DATA EXCERPT:
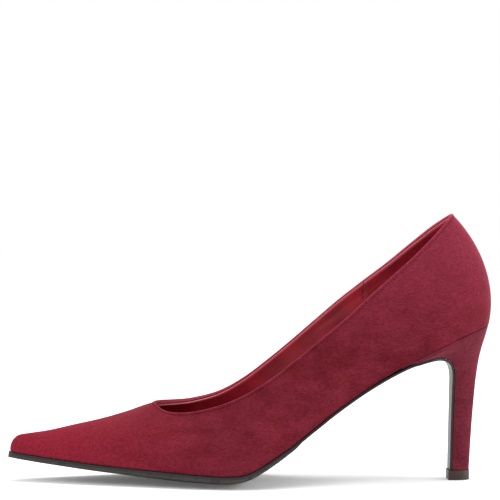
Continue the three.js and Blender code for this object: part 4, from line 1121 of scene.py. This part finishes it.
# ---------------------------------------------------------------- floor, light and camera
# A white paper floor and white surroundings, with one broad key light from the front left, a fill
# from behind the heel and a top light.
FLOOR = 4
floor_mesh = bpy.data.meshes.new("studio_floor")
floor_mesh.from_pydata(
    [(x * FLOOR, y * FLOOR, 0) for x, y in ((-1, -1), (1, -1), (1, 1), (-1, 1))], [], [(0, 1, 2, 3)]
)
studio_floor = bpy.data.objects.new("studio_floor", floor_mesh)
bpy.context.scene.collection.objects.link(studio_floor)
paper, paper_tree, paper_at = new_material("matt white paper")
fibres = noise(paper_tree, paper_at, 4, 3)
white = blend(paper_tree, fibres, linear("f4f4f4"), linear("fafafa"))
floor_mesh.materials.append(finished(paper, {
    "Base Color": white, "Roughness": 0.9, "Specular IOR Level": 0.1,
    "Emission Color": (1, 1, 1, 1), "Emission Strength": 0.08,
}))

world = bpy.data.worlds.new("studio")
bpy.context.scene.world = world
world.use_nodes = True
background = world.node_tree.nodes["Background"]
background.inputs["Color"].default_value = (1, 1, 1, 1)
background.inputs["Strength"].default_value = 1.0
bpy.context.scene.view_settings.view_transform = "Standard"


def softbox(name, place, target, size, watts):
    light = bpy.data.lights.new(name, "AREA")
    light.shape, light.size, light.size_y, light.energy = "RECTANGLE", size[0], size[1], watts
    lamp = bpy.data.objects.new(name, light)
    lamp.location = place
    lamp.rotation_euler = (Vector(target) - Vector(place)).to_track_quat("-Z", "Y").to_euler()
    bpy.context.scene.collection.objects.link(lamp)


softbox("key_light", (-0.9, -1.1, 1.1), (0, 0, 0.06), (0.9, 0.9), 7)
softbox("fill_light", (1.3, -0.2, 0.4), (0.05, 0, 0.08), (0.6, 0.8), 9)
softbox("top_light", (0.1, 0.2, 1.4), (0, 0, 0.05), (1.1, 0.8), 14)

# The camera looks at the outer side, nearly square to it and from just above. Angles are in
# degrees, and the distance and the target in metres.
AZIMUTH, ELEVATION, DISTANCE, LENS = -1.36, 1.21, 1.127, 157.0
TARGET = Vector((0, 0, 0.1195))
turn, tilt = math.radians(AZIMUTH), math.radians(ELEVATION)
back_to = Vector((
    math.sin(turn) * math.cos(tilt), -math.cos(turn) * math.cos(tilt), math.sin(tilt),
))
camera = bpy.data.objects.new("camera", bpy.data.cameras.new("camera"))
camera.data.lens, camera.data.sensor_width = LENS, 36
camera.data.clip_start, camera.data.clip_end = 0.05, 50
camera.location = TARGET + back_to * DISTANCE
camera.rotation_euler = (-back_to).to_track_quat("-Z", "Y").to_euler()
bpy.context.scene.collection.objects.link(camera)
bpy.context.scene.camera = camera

REQUIREMENT: Reproduce every line above without error.

SOLUTION TO THIS PROBLEM:
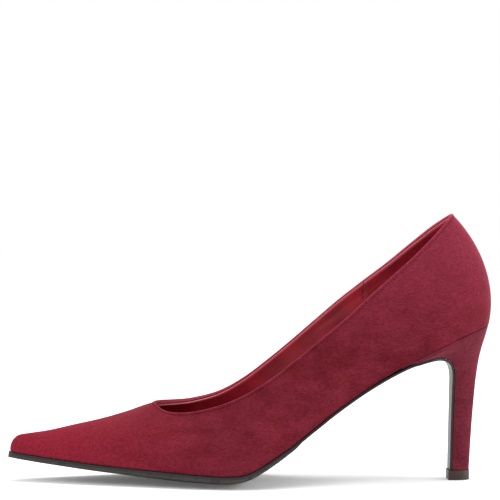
Continue the three.js and Blender code for this object: part 4, from line 1121 of scene.py. This part finishes it.
# ---------------------------------------------------------------- floor, light and camera
# A white paper floor and white surroundings, with one broad key light from the front left, a fill
# from behind the heel and a top light.
FLOOR = 4
floor_mesh = bpy.data.meshes.new("studio_floor")
floor_mesh.from_pydata(
    [(x * FLOOR, y * FLOOR, 0) for x, y in ((-1, -1), (1, -1), (1, 1), (-1, 1))], [], [(0, 1, 2, 3)]
)
studio_floor = bpy.data.objects.new("studio_floor", floor_mesh)
bpy.context.scene.collection.objects.link(studio_floor)
paper, paper_tree, paper_at = new_material("matt white paper")
fibres = noise(paper_tree, paper_at, 4, 3)
white = blend(paper_tree, fibres, linear("f4f4f4"), linear("fafafa"))
floor_mesh.materials.append(finished(paper, {
    "Base Color": white, "Roughness": 0.9, "Specular IOR Level": 0.1,
    "Emission Color": (1, 1, 1, 1), "Emission Strength": 0.08,
}))

world = bpy.data.worlds.new("studio")
bpy.context.scene.world = world
world.use_nodes = True
background = world.node_tree.nodes["Background"]
background.inputs["Color"].default_value = (1, 1, 1, 1)
background.inputs["Strength"].default_value = 1.0
bpy.context.scene.view_settings.view_transform = "Standard"


def softbox(name, place, target, size, watts):
    light = bpy.data.lights.new(name, "AREA")
    light.shape, light.size, light.size_y, light.energy = "RECTANGLE", size[0], size[1], watts
    lamp = bpy.data.objects.new(name, light)
    lamp.location = place
    lamp.rotation_euler = (Vector(target) - Vector(place)).to_track_quat("-Z", "Y").to_euler()
    bpy.context.scene.collection.objects.link(lamp)


softbox("key_light", (-0.9, -1.1, 1.1), (0, 0, 0.06), (0.9, 0.9), 7)
softbox("fill_light", (1.3, -0.2, 0.4), (0.05, 0, 0.08), (0.6, 0.8), 9)
softbox("top_light", (0.1, 0.2, 1.4), (0, 0, 0.05), (1.1, 0.8), 14)

# The camera looks at the outer side, nearly square to it and from just above. Angles are in
# degrees, and the distance and the target in metres.
AZIMUTH, ELEVATION, DISTANCE, LENS = -1.36, 1.21, 1.127, 157.0
TARGET = Vector((0, 0, 0.1195))
turn, tilt = math.radians(AZIMUTH), math.radians(ELEVATION)
back_to = Vector((
    math.sin(turn) * math.cos(tilt), -math.cos(turn) * math.cos(tilt), math.sin(tilt),
))
camera = bpy.data.objects.new("camera", bpy.data.cameras.new("camera"))
camera.data.lens, camera.data.sensor_width = LENS, 36
camera.data.clip_start, camera.data.clip_end = 0.05, 50
camera.location = TARGET + back_to * DISTANCE
camera.rotation_euler = (-back_to).to_track_quat("-Z", "Y").to_euler()
bpy.context.scene.collection.objects.link(camera)
bpy.context.scene.camera = camera